# WORK TO BE COMPLETED
Can you write out all of the material below, word for word?

# SUPPLIED RECORDS
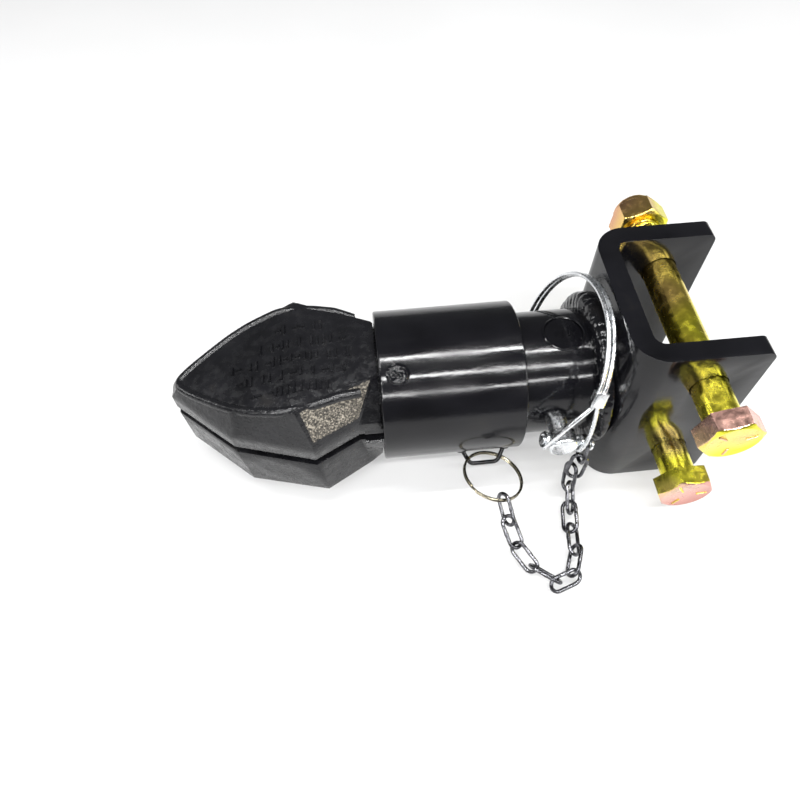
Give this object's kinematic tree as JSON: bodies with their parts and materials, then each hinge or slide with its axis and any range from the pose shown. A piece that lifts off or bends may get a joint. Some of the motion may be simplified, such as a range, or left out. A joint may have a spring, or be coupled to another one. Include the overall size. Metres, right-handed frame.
{
  "type": "trailer coupler",
  "caption": "Sleeve-lock ball coupler for a trailer: split socket, sliding collar, chained lock pin and bolt-on channel bracket.",
  "frame": {"origin": "centre of the ball socket", "axes": "+X along the tube to the nose, +Y towards the bolt heads and the lock pin's head, +Z across the jaws to the moving jaw"},
  "size_m": [0.2606, 0.1761, 0.0987],
  "materials": {
    "gloss_black": "glossy black paint over welded and rolled steel",
    "black_casting": "glossy black paint over a rough sand casting",
    "dark_steel": "plain dark steel",
    "yellow_zinc": "yellow chromate zinc plate, gold with pink and green tints",
    "nylon": "off-white nylon",
    "bright_zinc": "bright zinc plate",
    "ring_steel": "plain spring steel, slightly brassy",
    "chain_steel": "dull zinc plated wire"
  },
  "bodies": {
    "coupler": {"channel_bracket": "gloss_black", "coupler_tube": "gloss_black", "tube_weld": "gloss_black", "tail_plug": "gloss_black", "fixed_jaw": "black_casting", "jaw_pivot_pin": "dark_steel", "hitch_bolt_a": "yellow_zinc", "hitch_bolt_b": "yellow_zinc", "hitch_nut_a": "yellow_zinc", "hitch_nut_b": "yellow_zinc", "nut_insert_a": "nylon", "nut_insert_b": "nylon", "chain_link_01": "chain_steel", "chain_link_02": "chain_steel", "chain_link_03": "chain_steel", "chain_link_04": "chain_steel", "chain_link_05": "chain_steel", "chain_link_06": "chain_steel", "chain_link_07": "chain_steel", "chain_link_08": "chain_steel", "chain_link_09": "chain_steel", "chain_link_10": "chain_steel", "chain_link_11": "chain_steel", "chain_link_12": "chain_steel"},
    "collar": {"collar": "gloss_black", "collar_plug_weld": "gloss_black", "collar_staple": "gloss_black"},
    "moving_jaw": {"moving_jaw": "black_casting"},
    "lock_pin": {"lock_pin": "bright_zinc"},
    "bail": {"bail": "bright_zinc", "bail_ferrule": "bright_zinc"},
    "split_ring": {"split_ring": "ring_steel"}
  },
  "joints": [
    {"name": "collar_slide", "type": "slide", "parent": "coupler", "child": "collar", "axis": [-1, 0, 0], "range_m": [0, 0.03], "deforming": ["chain_link_01", "chain_link_02", "chain_link_03", "chain_link_04", "chain_link_05", "chain_link_06", "chain_link_07", "chain_link_08", "chain_link_09", "chain_link_10", "chain_link_11", "chain_link_12"]},
    {"name": "jaw_swing", "type": "hinge", "parent": "coupler", "child": "moving_jaw", "pos_m": [-0.058, 0, 0.01], "axis": [0, -1, 0], "range_deg": [0, 30]},
    {"name": "pin_pull", "type": "slide", "parent": "coupler", "child": "lock_pin", "axis": [0, 1, 0], "range_m": [0, 0.045]},
    {"name": "bail_swing", "type": "hinge", "parent": "lock_pin", "child": "bail", "pos_m": [-0.12, 0.0412, 0], "axis": [-0.9455, 0, -0.3256], "range_deg": [0, 90]},
    {"name": "ring_swing", "type": "hinge", "parent": "collar", "child": "split_ring", "pos_m": [-0.0825, 0.0296, -0.0266], "axis": [1, 0, 0], "range_deg": [-6, 18]}
  ],
  "couplings": [
    {"joint": "jaw_swing", "follows": "collar_slide", "rad_per_m": 17.453},
    {"joint": "pin_pull", "follows": "collar_slide", "ratio": 1.5},
    {"joint": "bail_swing", "follows": "collar_slide", "rad_per_m": 52.36}
  ]
}
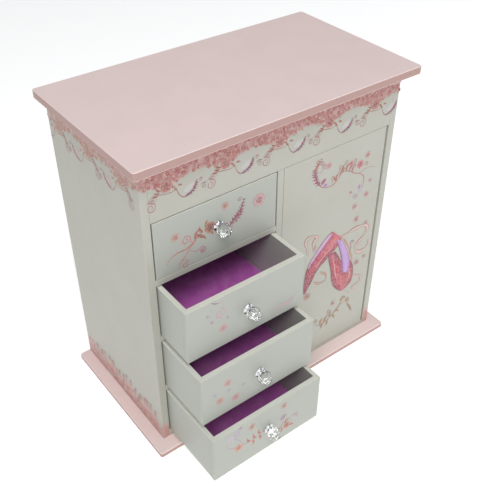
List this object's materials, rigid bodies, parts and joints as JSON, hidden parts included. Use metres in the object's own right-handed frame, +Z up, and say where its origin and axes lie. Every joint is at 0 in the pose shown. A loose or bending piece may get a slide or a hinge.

# RESULT
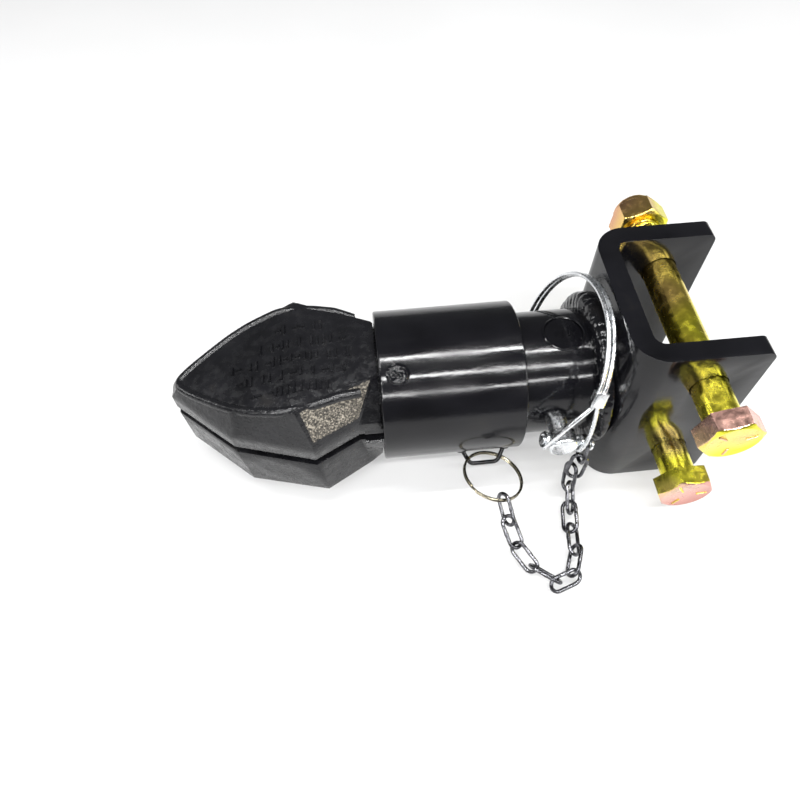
Give this object's kinematic tree as JSON: bodies with their parts and materials, then each hinge or slide with its axis and any range from the pose shown. A piece that lifts off or bends may get a joint. Some of the motion may be simplified, such as a range, or left out. A joint may have a spring, or be coupled to another one. Include the overall size. Metres, right-handed frame.
{
  "type": "trailer coupler",
  "caption": "Sleeve-lock ball coupler for a trailer: split socket, sliding collar, chained lock pin and bolt-on channel bracket.",
  "frame": {"origin": "centre of the ball socket", "axes": "+X along the tube to the nose, +Y towards the bolt heads and the lock pin's head, +Z across the jaws to the moving jaw"},
  "size_m": [0.2606, 0.1761, 0.0987],
  "materials": {
    "gloss_black": "glossy black paint over welded and rolled steel",
    "black_casting": "glossy black paint over a rough sand casting",
    "dark_steel": "plain dark steel",
    "yellow_zinc": "yellow chromate zinc plate, gold with pink and green tints",
    "nylon": "off-white nylon",
    "bright_zinc": "bright zinc plate",
    "ring_steel": "plain spring steel, slightly brassy",
    "chain_steel": "dull zinc plated wire"
  },
  "bodies": {
    "coupler": {"channel_bracket": "gloss_black", "coupler_tube": "gloss_black", "tube_weld": "gloss_black", "tail_plug": "gloss_black", "fixed_jaw": "black_casting", "jaw_pivot_pin": "dark_steel", "hitch_bolt_a": "yellow_zinc", "hitch_bolt_b": "yellow_zinc", "hitch_nut_a": "yellow_zinc", "hitch_nut_b": "yellow_zinc", "nut_insert_a": "nylon", "nut_insert_b": "nylon", "chain_link_01": "chain_steel", "chain_link_02": "chain_steel", "chain_link_03": "chain_steel", "chain_link_04": "chain_steel", "chain_link_05": "chain_steel", "chain_link_06": "chain_steel", "chain_link_07": "chain_steel", "chain_link_08": "chain_steel", "chain_link_09": "chain_steel", "chain_link_10": "chain_steel", "chain_link_11": "chain_steel", "chain_link_12": "chain_steel"},
    "collar": {"collar": "gloss_black", "collar_plug_weld": "gloss_black", "collar_staple": "gloss_black"},
    "moving_jaw": {"moving_jaw": "black_casting"},
    "lock_pin": {"lock_pin": "bright_zinc"},
    "bail": {"bail": "bright_zinc", "bail_ferrule": "bright_zinc"},
    "split_ring": {"split_ring": "ring_steel"}
  },
  "joints": [
    {"name": "collar_slide", "type": "slide", "parent": "coupler", "child": "collar", "axis": [-1, 0, 0], "range_m": [0, 0.03], "deforming": ["chain_link_01", "chain_link_02", "chain_link_03", "chain_link_04", "chain_link_05", "chain_link_06", "chain_link_07", "chain_link_08", "chain_link_09", "chain_link_10", "chain_link_11", "chain_link_12"]},
    {"name": "jaw_swing", "type": "hinge", "parent": "coupler", "child": "moving_jaw", "pos_m": [-0.058, 0, 0.01], "axis": [0, -1, 0], "range_deg": [0, 30]},
    {"name": "pin_pull", "type": "slide", "parent": "coupler", "child": "lock_pin", "axis": [0, 1, 0], "range_m": [0, 0.045]},
    {"name": "bail_swing", "type": "hinge", "parent": "lock_pin", "child": "bail", "pos_m": [-0.12, 0.0412, 0], "axis": [-0.9455, 0, -0.3256], "range_deg": [0, 90]},
    {"name": "ring_swing", "type": "hinge", "parent": "collar", "child": "split_ring", "pos_m": [-0.0825, 0.0296, -0.0266], "axis": [1, 0, 0], "range_deg": [-6, 18]}
  ],
  "couplings": [
    {"joint": "jaw_swing", "follows": "collar_slide", "rad_per_m": 17.453},
    {"joint": "pin_pull", "follows": "collar_slide", "ratio": 1.5},
    {"joint": "bail_swing", "follows": "collar_slide", "rad_per_m": 52.36}
  ]
}
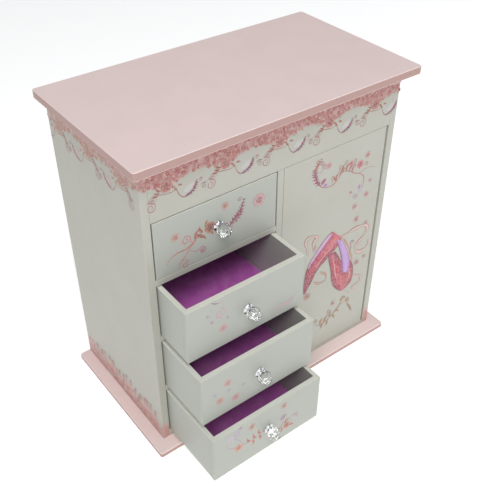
List this object's materials, rigid bodies, parts and joints as JSON, hidden parts included. Use metres in the object's own right-handed frame, +Z up, and say where its origin and axes lie. Every joint is at 0 in the pose shown. A loose or bending piece may get a slide or a hinge.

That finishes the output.